だからこそ、部活の強さに関係なく、スポーツを一生懸命頑張っている子たちの手助けになれたら良いなと思います。一人ひとりのプレーを計測して、より良いパフォーマンスが発揮できるアドバイスや道具などを提供するイメージですね。

HIP:それで記録が伸びたり、良いプレーができるようになったりすれば、さらにスポーツが好きになりますね。

:そう思います。甲子園やプロ野球を目指していなくても、球速が1キロでも速くなったら嬉しいだろうし、「もっと頑張ろう」とか「大人になってからもスポーツを続けよう」と思ってくれるかもしれません。

もちろん、事業として継続していく以上、つねにマネタイズという課題はつきまといます。ただ、われわれはスポーツ用品を売る会社ですから、スポーツ人口を増やしていくことが、結果的に会社全体の利益にもつながっていくはず。既存事業との相乗効果を生み出すという点でも、私たちの新規事業には大きな可能性があるのではないかと考えています。

HIP:最後に、あらためて「ASICS HEALTH CARE CHECK」についてお聞きします。現在は企業向けのサービスということですが、個人に展開することは考えていらっしゃいますか?

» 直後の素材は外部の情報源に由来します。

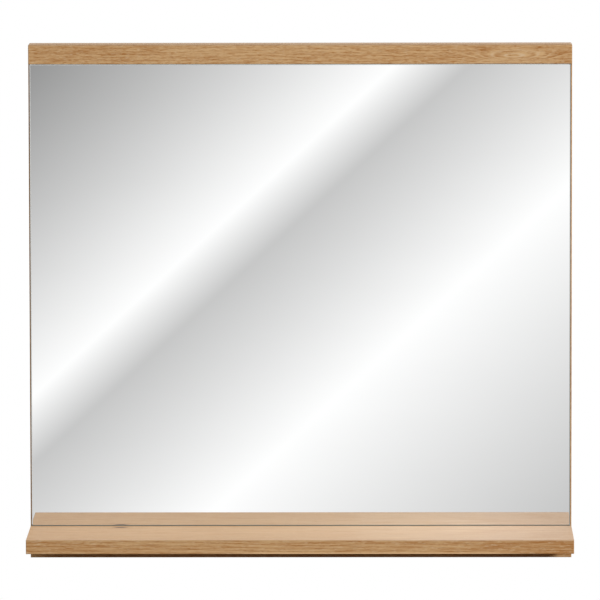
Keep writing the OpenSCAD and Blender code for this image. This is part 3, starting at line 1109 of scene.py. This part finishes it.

:そうですね。ニーズがあれば、BtoCの展開も拡大していきたいです。じつは、2019年11月に豊洲にアシックス直営の低酸素環境下トレーニング施設「ASICS Sports Complex TOKYO BAY」がオープンしたのですが、そこでこのプログラムを受けられる準備をしています。会員さま以外でも、ジムにお越しいただければ受診できる予定です。

HIP:個人的には、ぜひ受けたいです。

:ありがとうございます(笑)。まずはそこでお客さまの反応や反響を見ながら、今後の可能性を模索したいですね。

そして、このプロジェクトを通じて「いつまでも健康体でいられる人」を増やしたい。健康寿命と平均寿命の差を、できる限り近づけたいと考えています。ずっと自分の足で歩くことができて、やりたいことをやる。それがいちばん幸せな人生だと思いますから。

Profile

プロフィール

勝眞理(株式会社アシックス スポーツ工学研究所 インキュベーション機能推進部 部長)

広義のスポーツ科学に関する研究を担当。シューズ・アパレル製品および、人間特性データを活用したサービスの研究開発に従事。現在は、オープンイノベーションと新規事業の推進を担当している。